Apart from Madhubala’s unquestioning submission to her father’s wishes all the time which “had an adverse impact on her professional reputation but also on her health needlessly”, he had observed a certain fickleness in her romantic alliances: “she certainly would have been drawn to other colleagues in the profession” (p.168). This is something confirmed by Nimmi in her ‘Reminiscences’ (p.413-416). Nimmi,( who is familiar to us Sri Lankans as playing the female lead in the Hindi film ‘Angulimala’ (1960) against Bharat Bhushan the hero), co-starred with Dilip and Madhubala in ‘Amar’ (1954). She says that their break-up was imminent by the end of shooting of ‘Amar’; her suspicion was that Dilip probably came to know about Premnath and Madhubala being more than just friendly co-stars.
Incidentally, Nimmi, in her reminiscences, talks about the premiere of Aan in Ceylon (Sri Lanka) which she attended with Dilip, presumably in 1952. They were co-stars in Aan (1952) which she says was India’s first Technicolor film. The Lankan premiere of the film was one of the biggest according to her. Massive crowds lined the streets from the airport to the hotel where they were accommodated. They were all Dilip Kumar fans; there was mass hysteria, Nimmi remembers. The crowds broke all cordons at the airport and even ignored security restrictions at the hotel to see him. Nimmi says she had never seen anything so maddening. (I have never heard or read about Dilip and Nimmi’s visit to Sri Lanka in 1952 anywhere else.)

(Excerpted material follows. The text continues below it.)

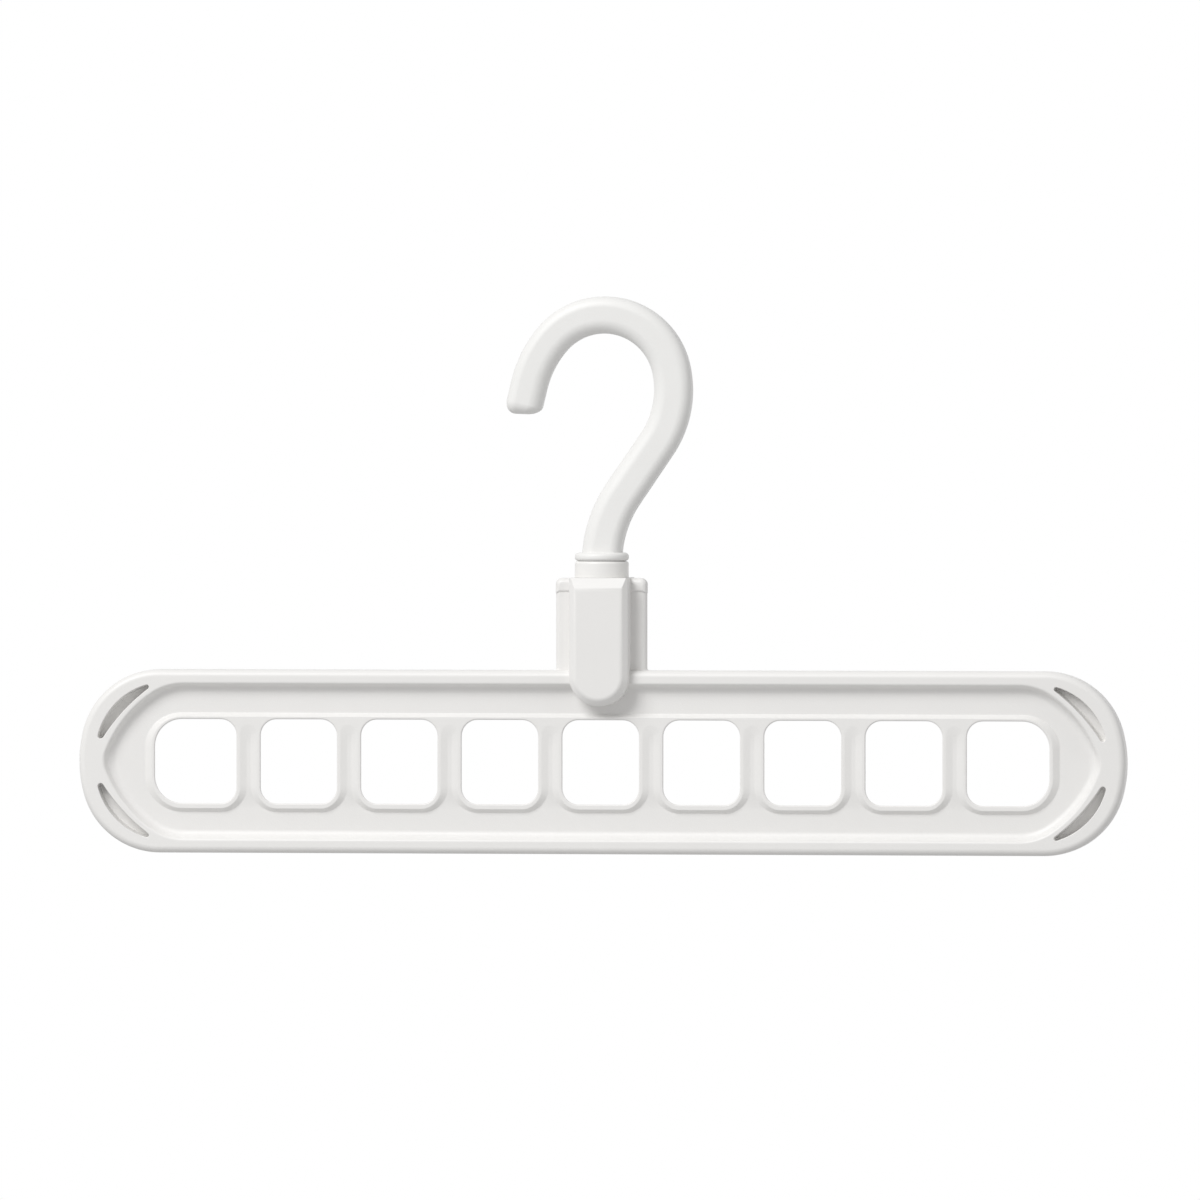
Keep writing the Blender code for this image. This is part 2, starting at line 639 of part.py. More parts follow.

There may not be such Dilip fans in Sri Lanka today. But this autobiography of his will prove a useful as well as enthralling read for all cinema enthusiasts including particularly young actors and ordinary cinema-goers. Dilip Kumar is an iconic figure that we too have a right to claim as belonging to us too and to be inspired by because of our historical, linguistic, religious and cultural ties with India.